Citation: Journal of Climate 30, 7; 10.1175/JCLI-D-16-0521.1

To understand the CEF seesaw, previous studies (e.g., Wang et al. 2001; Zhu and Chen 2002; Chen et al. 2005) have noticed that their relation with El Niño–Southern Oscillation (ENSO) is opposite. Generally, during a warm ENSO episode, the Somali CEF weakens, whereas the MC CEF intensifies. In contrast, a cold ENSO episode usually comes along with a strengthened Somali CEF but with a weakened MC CEF. This suggests that ENSO may play an important role in generating the CEF seesaw. However, the exact mechanisms have not yet been clearly examined. In addition, ENSO itself displays a large diversity. For instance, the amplitude of El Niño is often significantly larger than that of La Niña (e.g., Burgers and Stephenson 1999). This asymmetry represents an intrinsic nonlinear characteristic of the ENSO phenomenon (e.g., Jin et al. 2003; An and Jin 2004). Recent studies have also identified two different types of ENSO. Different from the canonical El Niño that display the major sea surface temperature (SST) anomalies in the equatorial eastern Pacific (EP), the central Pacific (CP), or Modoki, type of El Niño shows maximum warm SST anomalies in the central equatorial Pacific (e.g., Fu et al. 1986; Wang 1995; Ashok et al. 2007; Kao and Yu 2009). The EP and CP ENSO exhibit distinct impacts on the Asian–Australian monsoon systems. For instance, the Australian rainfall has been found to be more sensitive to the CP type of ENSO compared to the EP type of ENSO (e.g., Wang and Hendon 2007; Taschetto and England 2009). The rainfall anomalies in southern China are dramatically different during the two types of ENSO years (e.g., Weng et al. 2007; Feng and Li 2011; Zhang et al. 2011). The EP and CP ENSO also exhibit different influences on the Indian Ocean. The EP ENSO shows a strong influence on the tropical Indian Ocean, whereas the CP ENSO displays more influences on the southern Indian Ocean (Kao and Yu 2009). Whether the different types of El Niño and La Niña may have different impacts on the CEF seesaw is an intriguing issue.
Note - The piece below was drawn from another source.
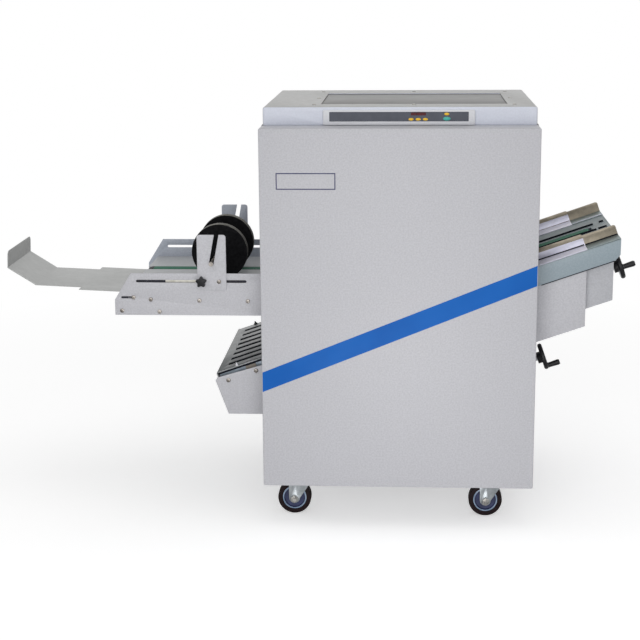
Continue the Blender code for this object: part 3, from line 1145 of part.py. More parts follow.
def make_press():
    bracket_in = SIDE_OUTER + GAP
    bracket_out = bracket_in + BRACKET_THICK
    knob_in = bracket_out + GAP
    for side, side_y in (("front", -1), ("rear", 1)):
        low_y, high_y = sorted((side_y * bracket_in, side_y * bracket_out))
        bracket = upright(f"press_bracket_{side}", [bracket_loop()], low_y, high_y, machine)
        head_in = (KNOB_X, side_y * (SIDE_INNER - GAP), PRESS_SLOT_Z)
        head_end = (KNOB_X, side_y * (SIDE_INNER - GAP - BOLT_HEAD), PRESS_SLOT_Z)
        stud_start = (KNOB_X, side_y * (SIDE_INNER - GAP - BOLT_HEAD / 2), PRESS_SLOT_Z)
        stud_end = (KNOB_X, side_y * (knob_in + KNOB_BORE - GAP), PRESS_SLOT_Z)
        unite(bracket,
              rod(f"bolt_{side}", BOLT_RADIUS, stud_start, stud_end, machine, cutters, steps=3 * ARC_STEPS),
              rod(f"bolt_head_{side}", BOLT_HEAD_RADIUS, head_in, head_end, machine, cutters, steps=6))
        paint(bracket, PAINT)
        axis = (KNOB_X, side_y * knob_in, PRESS_SLOT_Z)
        low_y, high_y = sorted((side_y * knob_in, side_y * (knob_in + KNOB_THICK)))
        knob = upright(f"bracket_knob_{side}", [knob_loop()], low_y, high_y, machine, None, axis)
        cut(knob, rod(f"knob_bore_{side}", BOLT_RADIUS + GAP,
                      (KNOB_X, side_y * bracket_out, PRESS_SLOT_Z),
                      (KNOB_X, side_y * (knob_in + KNOB_BORE), PRESS_SLOT_Z), machine, cutters,
                      steps=3 * ARC_STEPS))
        paint(knob, BLACK)
        half, edge = PRESS_DISC_HALF, PRESS_DISC_ROUND
        bore = PRESS_SHAFT_RADIUS + GAP
        rim = PRESS_DISC_RADIUS
        profile = [(bore, half), (rim - edge, half)]
        profile += [(rim - edge + edge * sin(share), half - edge + edge * cos(share))
                    for share in (pi / 6, pi / 3, pi / 2)]
        profile += [(radius, -height) for radius, height in reversed(profile)]
        paint(turned(f"press_disc_{side}", profile, (PRESS_X, side_y * DELIVERY_BELT_Y, PRESS_Z), (0, 1, 0),
                     machine), FOAM)
    paint(rod("press_shaft", PRESS_SHAFT_RADIUS, (PRESS_X, -PRESS_SHAFT_REACH, PRESS_Z),
              (PRESS_X, PRESS_SHAFT_REACH, PRESS_Z), machine), BRIGHT)


# Lower tray: a slotted plate in the same slope as the bed, between two side plates
TRAY_OUT = 0.1197
TRAY_EDGE = 0.0095
TRAY_LIP = 0.054
TRAY_SLOT_BACK = 0.0229
TRAY_SLOT_IN = 0.0557
TRAY_SLOT_PITCH = 0.0478
TRAY_SLOT_COUNT = 8
TRAY_SHOULDER_OUT = 0.1115
TRAY_SHOULDER_BELOW = 0.1529
TRAY_NOSE_OUT = 0.1153
TRAY_NOSE_BELOW = 0.1599
TRAY_RISE_BELOW = 0.1199
TRAY_FOOT_OUT = 0.0867
TRAY_LEFT = -COVER_ALONG - TRAY_OUT
TRAY_HALF = SIDE_INNER - TRAY_EDGE
TRAY_SLOT_LEFT = TRAY_LEFT + TRAY_SLOT_BACK
TRAY_SLOT_RIGHT = TRAY_SLOT_IN - COVER_ALONG
TRAY_SIDE_TOP_LEFT_X = -HALF_WIDTH - TRAY_SHOULDER_OUT
TRAY_SIDE_TOP_LEFT_Z = BED_HEIGHT - TRAY_SHOULDER_BELOW
TRAY_SIDE_NOSE_X = -HALF_WIDTH - TRAY_NOSE_OUT
TRAY_SIDE_NOSE_Z = BED_HEIGHT - TRAY_NOSE_BELOW
TRAY_SIDE_EDGE_Z = BED_HEIGHT - TRAY_RISE_BELOW
TRAY_SIDE_FOOT_X = -HALF_WIDTH - TRAY_FOOT_OUT


def make_tray():
    tray = block("lower_tray", (TRAY_LEFT, -TRAY_HALF, -PLATE), (BED_LEFT - GAP, TRAY_HALF, 0), bed)
    unite(tray, block("tray_lip", (TRAY_LEFT, -SIDE_INNER + GAP, -TRAY_LIP),
                      (TRAY_LEFT + PLATE, SIDE_INNER - GAP, -GAP), bed, cutters))
    for number in range(TRAY_SLOT_COUNT):
        middle = (number - (TRAY_SLOT_COUNT - 1) / 2) * TRAY_SLOT_PITCH
        cut(tray, block(f"tray_slot_{number}", (TRAY_SLOT_LEFT, middle - STOP_SLOT / 2, -PLATE - OVERRUN),
                        (TRAY_SLOT_RIGHT, middle + STOP_SLOT / 2, OVERRUN), bed, cutters))
    paint(tray, ZINC)
    rise = (TRAY_SIDE_EDGE_Z - TRAY_SIDE_TOP_LEFT_Z) / (-HALF_WIDTH - TRAY_SIDE_TOP_LEFT_X)
    tab_z = TRAY_SIDE_EDGE_Z + rise * (PLATE_TAB + HALF_WIDTH)
    shape = [(TRAY_SIDE_FOOT_X, TRAY_SIDE_BOTTOM), (PLATE_TAB, TRAY_SIDE_BOTTOM), (PLATE_TAB, tab_z),
             (TRAY_SIDE_TOP_LEFT_X, TRAY_SIDE_TOP_LEFT_Z), (TRAY_SIDE_NOSE_X, TRAY_SIDE_NOSE_Z)]
    for side, side_y in (("front", -1), ("rear", 1)):
        low_y, high_y = sorted((side_y * SIDE_OUTER, side_y * SIDE_INNER))
        paint(upright(f"tray_side_{side}", [shape], low_y, high_y, machine), PAINT)


# Motor on the floor of the frame
MOTOR_X = 0.090
MOTOR_Y = 0.090
MOTOR_RADIUS = 0.045
MOTOR_HALF = 0.070
MOTOR_SHAFT_RADIUS = 0.007
MOTOR_SHAFT = 0.034
MOTOR_PULLEY_RADIUS = 0.020
MOTOR_PULLEY = 0.014
MOTOR_FOOT = 0.006


def make_motor():
    foot_low = FRAME_FLOOR + GAP
    axis_z = foot_low + MOTOR_FOOT + MOTOR_RADIUS
    end = MOTOR_Y + MOTOR_HALF
    motor = rod("main_motor", MOTOR_RADIUS, (MOTOR_X, MOTOR_Y - MOTOR_HALF, axis_z), (MOTOR_X, end, axis_z),
                machine, steps=TURN_STEPS)
    unite(motor,
          block("motor_foot", (MOTOR_X - MOTOR_RADIUS, MOTOR_Y - MOTOR_HALF + MOTOR_FOOT, foot_low),
                (MOTOR_X + MOTOR_RADIUS, end - MOTOR_FOOT, foot_low + 2 * MOTOR_FOOT), machine, cutters),
          rod("motor_shaft", MOTOR_SHAFT_RADIUS, (MOTOR_X, MOTOR_Y, axis_z),
              (MOTOR_X, end + MOTOR_SHAFT, axis_z), machine, cutters),
          rod("motor_pulley", MOTOR_PULLEY_RADIUS, (MOTOR_X, end + MOTOR_SHAFT - MOTOR_PULLEY, axis_z),
              (MOTOR_X, end + MOTOR_SHAFT - MOTOR_FOOT / 2, axis_z), machine, cutters))
    paint(motor, MOTOR)


make_frame()
for castor_name, castor_x, castor_y in (("front_left", -1, -1), ("front_right", 1, -1),
                                        ("rear_left", -1, 1), ("rear_right", 1, 1)):
    make_castor(castor_name, castor_x, castor_y)
make_side_plates()
make_bed()
make_stapler()
make_fold_unit()
make_handwheel("upper_handwheel", UPPER_WHEEL_ALONG, UPPER_SCREW_DROP, UPPER_SCREW_END, (-1, 0))
make_stop("staple_stop", STAPLE_STOP_REST, UPPER_SCREW_DROP, STOP_BAR_BELOW, STOP_FINGER_Y, STOP_BAR)
make_handwheel("lower_handwheel", LOWER_WHEEL_ALONG, LOWER_SCREW_DROP, LOWER_SCREW_END, (0, -1))
make_stop("fold_stop", FOLD_STOP_REST, LOWER_SCREW_DROP, STOP_BAR_BELOW, 3 * TRAY_SLOT_PITCH / 2, STOP_BAR)
make_motor()
make_tray()
make_delivery_plates()
make_delivery_deck()
make_delivery_rollers()
make_tongue()
make_press()
make_infeed_table()
make_side_guides()
make_guards()
make_front_and_rear_covers()
make_side_covers()
make_lid()
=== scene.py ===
import json
from math import cos, pi, radians, sin

import bmesh
import bpy
from mathutils import Matrix, Vector

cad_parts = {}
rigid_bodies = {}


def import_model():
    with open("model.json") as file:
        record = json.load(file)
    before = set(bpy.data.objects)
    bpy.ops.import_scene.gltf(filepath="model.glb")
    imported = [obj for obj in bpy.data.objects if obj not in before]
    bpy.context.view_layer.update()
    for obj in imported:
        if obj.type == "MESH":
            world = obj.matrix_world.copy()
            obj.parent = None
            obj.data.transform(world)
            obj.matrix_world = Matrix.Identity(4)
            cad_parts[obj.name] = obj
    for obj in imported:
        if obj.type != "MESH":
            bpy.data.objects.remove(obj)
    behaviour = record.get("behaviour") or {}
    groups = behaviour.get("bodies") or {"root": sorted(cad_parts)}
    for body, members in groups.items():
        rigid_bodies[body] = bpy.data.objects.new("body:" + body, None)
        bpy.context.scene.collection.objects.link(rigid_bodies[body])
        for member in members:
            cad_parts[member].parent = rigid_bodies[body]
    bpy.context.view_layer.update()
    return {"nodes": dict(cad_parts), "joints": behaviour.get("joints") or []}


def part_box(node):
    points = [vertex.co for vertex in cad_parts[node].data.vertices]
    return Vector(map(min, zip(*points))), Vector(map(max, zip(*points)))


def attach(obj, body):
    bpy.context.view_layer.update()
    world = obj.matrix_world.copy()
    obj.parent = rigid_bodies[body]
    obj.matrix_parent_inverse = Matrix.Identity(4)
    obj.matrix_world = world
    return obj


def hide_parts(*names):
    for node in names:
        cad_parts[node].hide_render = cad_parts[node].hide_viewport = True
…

The present study aims to investigate the impacts of different types of ENSO on the Somali CEF and the MC CEF, as well as possible mechanisms that contribute to the CEF seesaw. The observational datasets and model experiments conducted in this study are described in section 2. The observational results for the relation between the different types of ENSO and the two CEFs are presented in section 3. In section 4, results based on a set of atmospheric model sensitivity experiments are presented to support the observational results. The possible mechanisms for the impact of ENSO on the Somali CEF, the multidecadal fluctuation of the CEF seesaw, and the possible role of the Indian Ocean dipole (IOD) in the CEF seesaw are discussed in section 5. A summary is given in section 6.

2. Observational data and model experiments

a. Observational data and methods

Monthly mean horizontal and vertical winds at multiple pressure levels, sea level pressure (SLP), precipitation, and SST data for the period 1900–2010 are derived from the European Centre for Medium-Range Weather Forecasts (ECMWF) twentieth-century reanalysis (ERA-20C), with horizontal resolution of 1° × 1° (Poli et al. 2013). The Global Precipitation Climatology Project (GPCP), version 2, during 1979–2014 is also used in this study (Adler et al. 2003). The present study focuses on the seasonal mean of boreal summer (June–August), unless stated otherwise. To obtain the interannual variability, a linear detrending process is first applied to the original seasonal mean data. Then the fast Fourier transform (FFT) method is used to filter out the decadal (greater than 10 years) components. The Student’s t test is applied for estimating the statistical significance of the results.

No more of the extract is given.